TOTAL EQUITY CAPITAL                                                                           $ 1,262,616
                                                                                               ===========
Total liabilities, limited-life preferred stock, and equity capital............                $19,010,405
                                                                                               ===========
</TABLE>

     I, Christy Wipper, Vice President of the above-named bank, do hereby
declare that this Report of Condition has been prepared in conformance with the
instructions issued by the Board of Governors of the Federal Reserve System and
is true to the best of my knowledge and belief.

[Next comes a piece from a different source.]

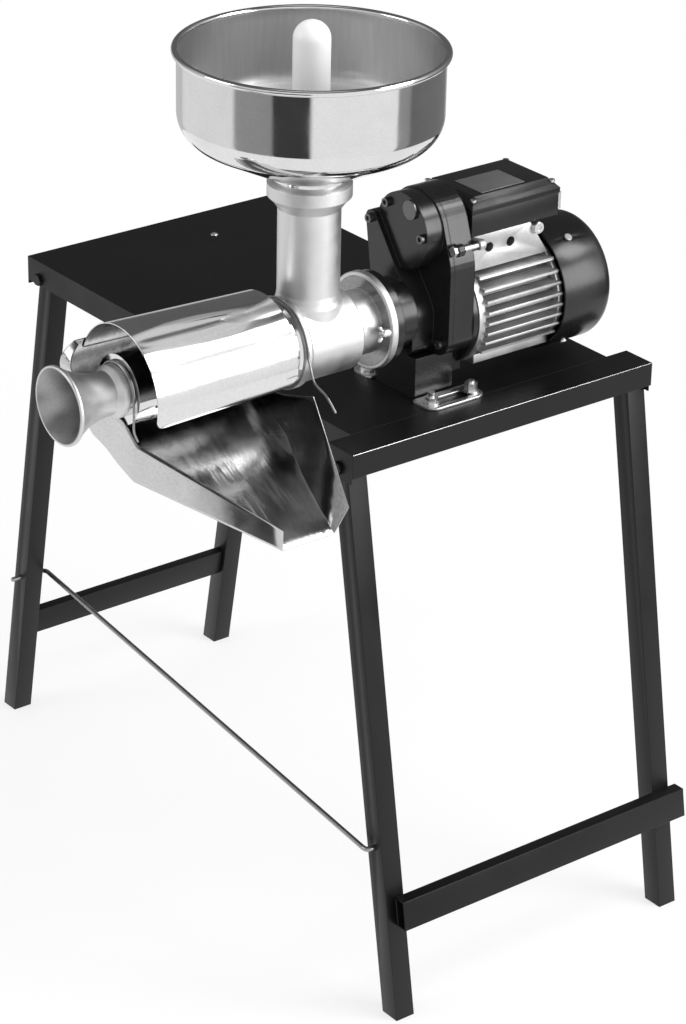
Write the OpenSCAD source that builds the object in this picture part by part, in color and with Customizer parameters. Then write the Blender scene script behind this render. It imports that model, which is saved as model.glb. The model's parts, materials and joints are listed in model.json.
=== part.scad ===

                                 CHRISTY WIPPER
                                    10/26/99

     We, the undersigned directors, attest to the correctness of this Report of
Condition and declare that it has been examined by us and, to the best of our
knowledge and belief, has been prepared in conformance with the instructions
issued by the Board of Governors of the Federal Reserve System and the
Commissioner of Banks and Trust Companies of the State of Illinois and is true
and correct.

          ALAN G. McNALLY,
          EDWARD W. LYMAN,
          LEO M. HENIKOFF
                                                                      Directors.